5.4 Tax Consultation. The Participant understands that the Participant may suffer adverse tax consequences as a result of the grant, vesting or exercise of the Option, or with the purchase or disposition of the Shares subject to the Option. The Participant represents that the Participant has consulted with any tax consultants the Participant deems advisable in connection with the purchase or disposition of such Shares and that the Participant is not relying on the Company for any tax advice.
5.5 Binding Agreement. Subject to the limitation on the transferability of the Option contained herein, this Agreement will be binding upon and inure to the benefit of the heirs, legatees, legal representatives, successors and assigns of the parties hereto.
5.6 Adjustments Upon Specified Events. The Administrator may accelerate the vesting of the Option in such circumstances as it, in its sole discretion, may determine. In addition, upon the occurrence of certain events relating to the Shares contemplated by Article IX of the Plan (including, without limitation, an extraordinary cash dividend on such Shares), the Administrator shall make such adjustments the Administrator deems appropriate in the number of Shares subject to the Option, the exercise price of the Option and the kind of securities that may be issued upon exercise of the Option. The Participant acknowledges that the Option is subject to adjustment, modification and termination in certain events as provided in this Agreement and Article IX of the Plan.
5.7 Notices. Any notice to be given under the terms of this Agreement to the Company shall be addressed to the Company in care of the Secretary of the Company at the Company’s principal office, and any notice to be given to the Participant shall be addressed to the Participant at the Participant’s last address reflected on the Company’s records. By a notice given pursuant to this Section 5.7, either party may hereafter designate a different address for notices to be given to that party. Any notice which is required to be given to the Participant shall, if the Participant is then deceased, be given to the person entitled to exercise his or her Option pursuant to Section 4.1 hereof by written notice under this Section 5.7. Any notice shall be deemed duly given when sent via email or when sent by certified mail (return receipt requested) and deposited (with postage prepaid) in a post office or branch post office regularly maintained by the United States Postal Service.

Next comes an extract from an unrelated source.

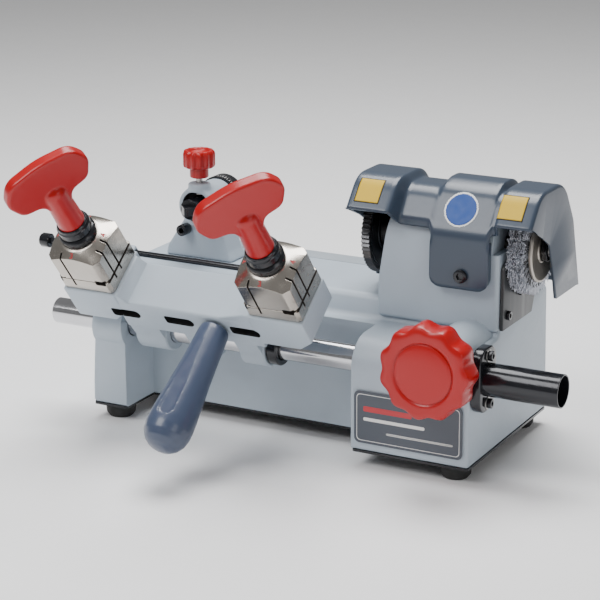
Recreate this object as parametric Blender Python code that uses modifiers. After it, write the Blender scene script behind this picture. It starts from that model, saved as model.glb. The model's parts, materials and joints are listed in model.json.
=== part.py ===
"""Bench key duplicating machine, built from named sub-parts.

Lengths below are in millimetres and MM turns them into metres. X runs along the carriage
shaft to the right, Y to the back and Z up. The drawing datum is the front left corner of
the right housing's foot line; ORIGIN moves it so that the model's own origin lies on the
bench, under the middle of the machine.
"""

from math import acos, atan2, cos, pi, radians, sin

import bmesh
import bpy
from mathutils import Matrix, Vector

MM = 0.001
GAP = 0.3
ORIGIN = Vector((12.8, 20.8, 0.0))

SHAFT_Y, SHAFT_Z, SHAFT_R = 13.1, 77.2, 10.0
SHAFT_LEFT, SHAFT_RIGHT = -191.0, 178.0
SPINDLE_Y, SPINDLE_Z, SPINDLE_R = 83.0, 156.0, 5.0
PINION_X, PINION_MODULE, PINION_TEETH = 139.8, 1.25, 10
PINION_R = PINION_MODULE * PINION_TEETH / 2
RACK_PITCH_HEIGHT = 6.75
PINION_Z = SHAFT_Z + RACK_PITCH_HEIGHT + PINION_R

LEG_LEFT, LEG_RIGHT = -151.8, -121.5
HOUSING_LEFT, HOUSING_RIGHT = 69.2, 161.0
BASE_BOTTOM, BASE_TOP, BASE_BACK = 12.9, 113.0, 150.0
RECESS_Y = 38.6
HEAD_FRONT, HEAD_BACK, HEAD_TOP = 47.0, 116.0, 188.0

TILT = radians(39)
CLAMP_X = {"left": -127.5, "right": 27.5}
CLAMP_Y = 3.5
BLOCK_TOP, TRAY_TOP = 62.0, 53.8
JAW_X, JAW_Y, LOWER_JAW, UPPER_JAW = 44.0, 41.0, 12.0, 29.5
STUD_R = 4.0
HANDLE_TURN = {"left": radians(51), "right": radians(43)}
GAUGE_Y, GAUGE_Z, GAUGE_R = 30.0, 49.5, 2.3
FINGER_SHIFT = 6.0

TRACER_X, TRACER_Z, TRACER_R = -100.0, 157.0, 8.0
TUBE_R, TUBE_BORE, TUBE_RIGHT = 12.0, 10.8, 224.6



def clear_scene():
    for obj in list(bpy.data.objects):
        bpy.data.objects.remove(obj)


clear_scene()
PARTS = bpy.data.collections.new("key_duplicating_machine")
CUTTERS = bpy.data.collections.new("cutters")
bpy.context.scene.collection.children.link(PARTS)
bpy.context.scene.collection.children.link(CUTTERS)
CUTTERS.hide_render = True


def material(name, color, roughness, metallic=0.0):
    made = bpy.data.materials.new(name)
    made.use_nodes = True
    shader = made.node_tree.nodes["Principled BSDF"]
    shader.inputs["Base Color"].default_value = (*color, 1.0)
    shader.inputs["Roughness"].default_value = roughness
    shader.inputs["Metallic"].default_value = metallic
    return made


CASTING = material("casting_paint", (0.42, 0.48, 0.54), 0.45)
HOOD_PAINT = material("hood_paint", (0.05, 0.075, 0.115), 0.4)
RED = material("red_plastic", (0.68, 0.015, 0.02), 0.35)
BLUE_GRIP = material("blue_grip", (0.09, 0.12, 0.22), 0.4)
NICKEL = material("nickel_steel", (0.6, 0.57, 0.52), 0.28, 1.0)
POLISHED = material("polished_steel", (0.75, 0.74, 0.72), 0.18, 1.0)
DARK_STEEL = material("dark_steel", (0.06, 0.06, 0.065), 0.35, 1.0)
BLACK_METAL = material("black_metal", (0.02, 0.02, 0.022), 0.3, 0.6)
BLACK_PLASTIC = material("black_plastic", (0.02, 0.02, 0.02), 0.5)
RUBBER = material("black_rubber", (0.015, 0.015, 0.015), 0.75)
WIRE = material("steel_wire", (0.55, 0.55, 0.55), 0.4, 1.0)
DISC = material("brush_disc", (0.5, 0.46, 0.42), 0.35, 1.0)
LABEL = material("label_film", (0.2, 0.25, 0.32), 0.4)
BRASS = material("bush_bronze", (0.55, 0.4, 0.2), 0.35, 1.0)
MOTOR_GREY = material("motor_grey", (0.25, 0.26, 0.27), 0.5, 0.5)


def frame(x, y, z, turn=None):
    """A frame at a drawing point, turned by a matrix; units are metres."""
    place = Matrix.Translation((Vector((x, y, z)) - ORIGIN) * MM)
    return place @ turn if turn else place


def axes(local_x, local_y, local_z):
    """The turn whose local axes point along these world directions."""
    return Matrix((local_x, local_y, local_z)).transposed().to_4x4()


ALONG_X = axes((0, 1, 0), (0, 0, 1), (1, 0, 0))
FACING_FRONT = axes((1, 0, 0), (0, 0, 1), (0, -1, 0))
WORLD = frame(0, 0, 0)
SHAFT = frame(0, SHAFT_Y, SHAFT_Z, ALONG_X)
SPINDLE = frame(0, SPINDLE_Y, SPINDLE_Z, ALONG_X)
CARRIAGE = frame(0, SHAFT_Y, SHAFT_Z, Matrix.Rotation(TILT, 4, "X"))


def shifted(base, x=0.0, y=0.0, z=0.0):
    return base @ Matrix.Translation(Vector((x, y, z)) * MM)


def in_carriage(turn, x, y, z):
    return shifted(CARRIAGE, x, y, z) @ turn


def new_object(name, mesh, paint, place):
    obj = bpy.data.objects.new(name, mesh)
    PARTS.objects.link(obj)
    obj.matrix_basis = place
    if paint:
        mesh.materials.append(paint)
    return obj


def from_bmesh(name, bm, paint, place):
    bmesh.ops.recalc_face_normals(bm, faces=bm.faces)
    mesh = bpy.data.meshes.new(name)
    bm.to_mesh(mesh)
    bm.free()
    mesh.shade_smooth()
    mesh.set_sharp_from_angle(angle=radians(35))
    return new_object(name, mesh, paint, place)


def bevel(obj, width, segments=2, angle=40):
    modifier = obj.modifiers.new("bevel", "BEVEL")
    modifier.width = width * MM
    modifier.segments = segments
    modifier.limit_method = "ANGLE"
    modifier.angle_limit = radians(angle)
    modifier.use_clamp_overlap = True
    return obj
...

5.8 Titles. Titles are provided herein for convenience only and are not to serve as a basis for interpretation or construction of this Agreement.
5.9 Governing Law. The laws of the State of Delaware shall govern the interpretation, validity, administration, enforcement and performance of the terms of this Agreement regardless of the law that might be applied under principles of conflicts of laws.
5.10 Conformity to Securities Laws. The Participant acknowledges that the Plan and this Agreement are intended to conform to the extent necessary with all provisions of the Securities Act and the Exchange Act and any and all Applicable Law and regulations and rules promulgated by the Securities and Exchange Commission thereunder, and state securities laws and regulations. Notwithstanding anything herein to the contrary, the Plan shall be administered, and the Option is granted and may be exercised, only in such a manner as to conform to such Applicable Law. To the extent permitted by applicable law, the Plan and this Agreement shall be deemed amended to the extent necessary to conform to such Applicable Law.
5.11 Amendment, Suspension and Termination. To the extent permitted by the Plan, this Agreement may be wholly or partially amended or otherwise modified, suspended or terminated at any time or from time to time by the Administrator or the Board; provided, however, that, except as may otherwise be provided by the Plan, no amendment, modification, suspension or termination of this Agreement shall adversely affect the Option in any material way without the prior written consent of the Participant.